Ces droits ne concernent toutefois que les images sur lesquelles la personne concernée apparait. Le RGPD ne pourra pas être invoqué pour visionner des images qui ont été enregistrées avant ou après le passage de la personne filmée. Une personne qui oublie un sac sur un quai de gare ne pourra donc pas demander à voir les images prises après le départ de son train. De même, lorsqu’un cambriolage a eu lieu pendant les vacances des propriétaires, seuls les services de police pourront visionner les caméras des immeubles voisins.

Coexistence des sanctions

Les amendes administratives mises en place par le RGPD seront certainement plus appliquées, et donc plus dissuasives, que les sanctions pénales de la “loi caméras”. La perspective de ces amendes administratives poussera probablement les utilisateurs de caméras de surveillance à respecter plus scrupuleusement qu’avant la “loi caméras”.

Notre conseil :

La dernière modification de la “loi caméras” ne modifie pas son essence et tient mieux compte des évolutions de l’usage des caméras de surveillance.
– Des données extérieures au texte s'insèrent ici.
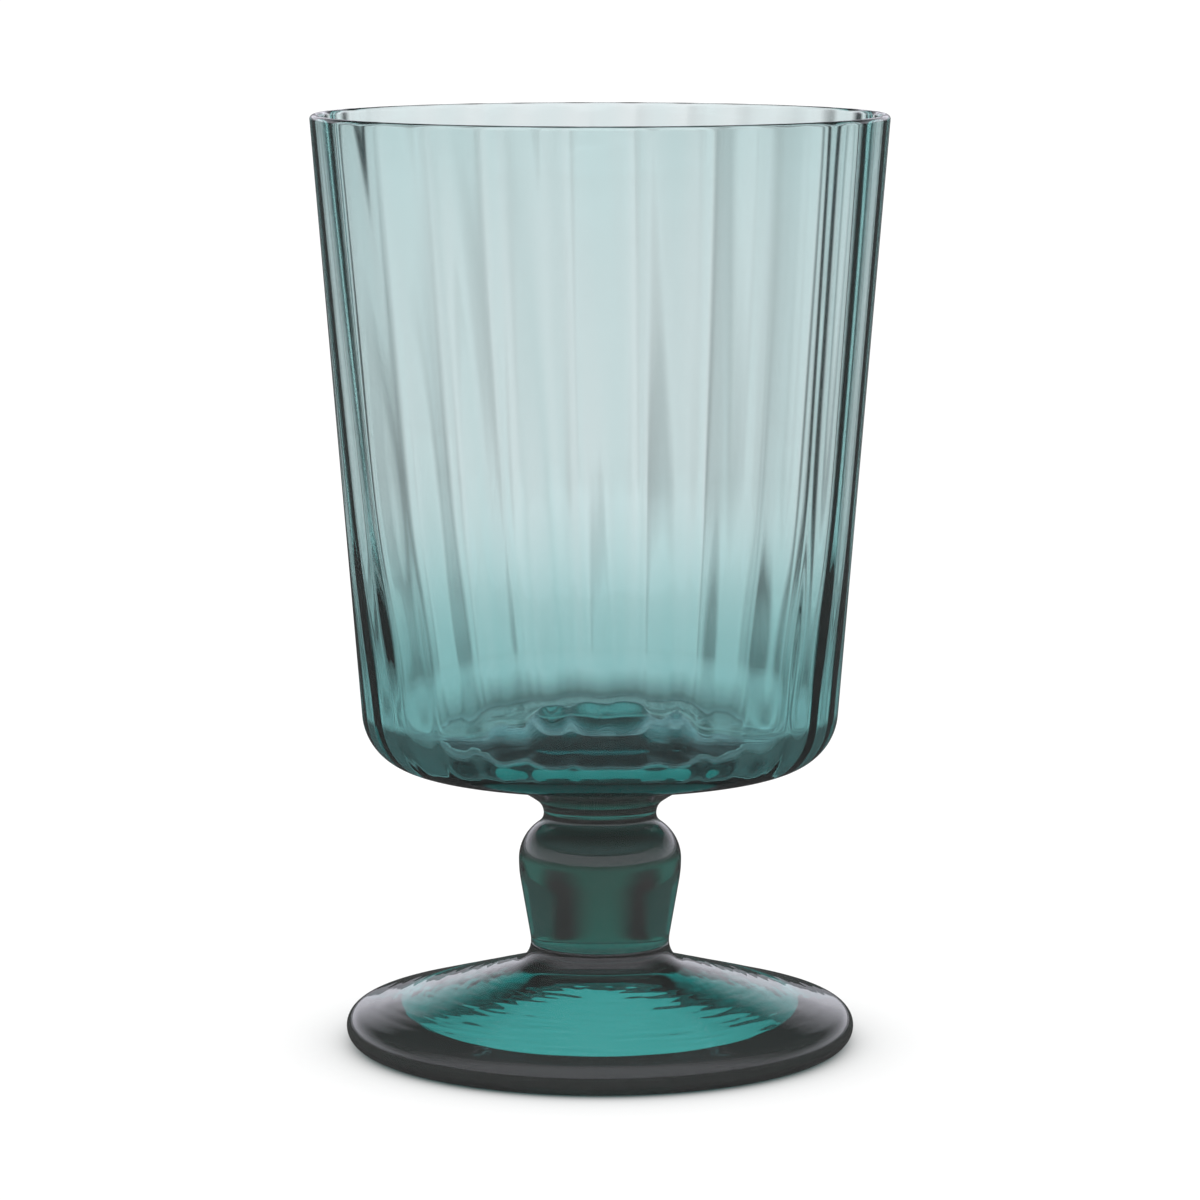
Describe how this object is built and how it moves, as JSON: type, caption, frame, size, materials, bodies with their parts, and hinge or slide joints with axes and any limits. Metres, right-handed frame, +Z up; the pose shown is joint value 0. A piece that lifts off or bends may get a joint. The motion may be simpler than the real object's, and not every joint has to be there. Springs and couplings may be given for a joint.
{
  "type": "goblet",
  "caption": "Mouth-blown water goblet of sea-green glass: tapered bucket bowl with optic ribs inside, short waisted baluster stem and sloping disc foot.",
  "frame": {"origin": "centre of the circle that the foot stands on, at the level of the table", "axes": "+Z up along the goblet's axis to the rim; it is round, so +X and +Y are any two level directions"},
  "size_m": [0.0879, 0.088, 0.1433],
  "materials": {
    "sea_green_glass": "clear fire-polished glass, tinted through the mass"
  },
  "bodies": {
    "root": {"foot": "sea_green_glass", "stem": "sea_green_glass", "bowl": "sea_green_glass"}
  },
  "joints": []
}
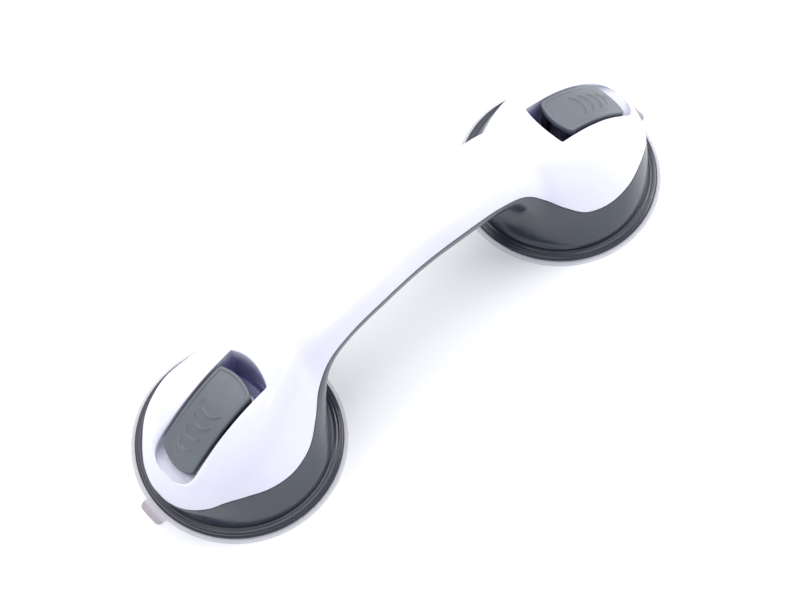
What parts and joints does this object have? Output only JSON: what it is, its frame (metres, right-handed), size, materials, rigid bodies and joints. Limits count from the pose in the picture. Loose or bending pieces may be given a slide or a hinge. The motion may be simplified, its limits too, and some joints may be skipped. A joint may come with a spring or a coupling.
{
  "type": "suction grab bar",
  "caption": "Bridge-shaped grab bar in a white upper and grey lower shell, held by lever-locked clear suction cups at its ends",
  "frame": {"origin": "on the plane the suction cups seal to, midway between the two heads", "axes": "+X runs along the handle from the left head to the right, +Z points away from the wall or floor, Y is across the handle"},
  "size_m": [0.3, 0.0962, 0.075],
  "materials": {
    "white_shell": "glossy white moulded ABS",
    "grey_shell": "glossy dark grey moulded ABS",
    "grey_ring": "glossy dark grey moulded ABS, stepped edge",
    "lever_grey": "satin mid grey moulded plastic with raised grip arcs",
    "clear_cup": "clear soft PVC with a faint pink tint",
    "stem": "black acetal",
    "steel": "dark zinc-plated steel"
  },
  "bodies": {
    "root": {"upper_shell": "white_shell", "lower_shell": "grey_shell", "left_base_ring": "grey_ring", "left_suction_cup": "clear_cup", "left_cam_plate": "steel", "left_screw_1": "steel", "left_screw_2": "steel", "left_screw_3": "steel", "left_screw_4": "steel", "right_base_ring": "grey_ring", "right_suction_cup": "clear_cup", "right_cam_plate": "steel", "right_screw_1": "steel", "right_screw_2": "steel", "right_screw_3": "steel", "right_screw_4": "steel"},
    "left_stem": {"left_pull_stem": "stem"},
    "left_lever": {"left_lever": "lever_grey", "left_lever_pin": "steel"},
    "right_stem": {"right_pull_stem": "stem"},
    "right_lever": {"right_lever": "lever_grey", "right_lever_pin": "steel"}
  },
  "joints": [
    {"name": "left_stem_slide", "type": "slide", "parent": "root", "child": "left_stem", "axis": [0, 0, -1], "range_m": [0, 0.004], "deforming": ["left_suction_cup"]},
    {"name": "left_lever_hinge", "type": "hinge", "parent": "left_stem", "child": "left_lever", "pos_m": [-0.098, 0, 0.0475], "axis": [0, 1, 0], "range_deg": [0, 75]},
    {"name": "right_stem_slide", "type": "slide", "parent": "root", "child": "right_stem", "axis": [0, 0, -1], "range_m": [0, 0.004], "deforming": ["right_suction_cup"]},
    {"name": "right_lever_hinge", "type": "hinge", "parent": "right_stem", "child": "right_lever", "pos_m": [0.098, 0, 0.0475], "axis": [0, -1, 0], "range_deg": [0, 75]}
  ],
  "couplings": [
    {"joint": "left_lever_hinge", "follows": "left_stem_slide", "rad_per_m": 327},
    {"joint": "right_lever_hinge", "follows": "right_stem_slide", "rad_per_m": 327}
  ]
}
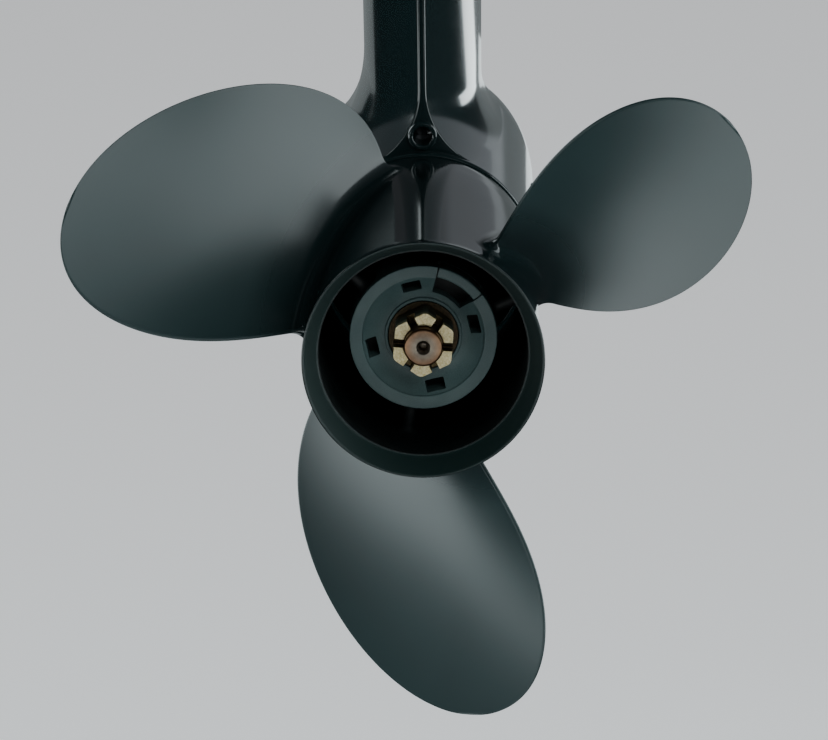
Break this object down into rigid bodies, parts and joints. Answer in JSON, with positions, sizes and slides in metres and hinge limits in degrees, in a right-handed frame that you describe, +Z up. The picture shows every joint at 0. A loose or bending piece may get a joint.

Les particuliers qui surveillent l’extérieur de leur propriété devront toutefois signaler la présence de la caméra aux services de police avant le 25 mai 2020 et tenir un registre dès le 25 mai 2018.

Le choix de faire entrer ces modifications en vigueur en même temps que le RGPD n’est certainement pas anodin. Les amendes administratives mises en place par le RGPD seront certainement plus appliquées, et donc plus dissuasives, que les sanctions pénales de la “loi caméras”.

Il importe donc d’une part de vérifier la régularité des caméras déjà placées à la nouvelle mouture de la “loi caméras” et d’autre part, de s’interroger sur la nécessité d’effectuer une analyse d’impact et de désigner un délégué à la protection des données pour se conformer au RGPD.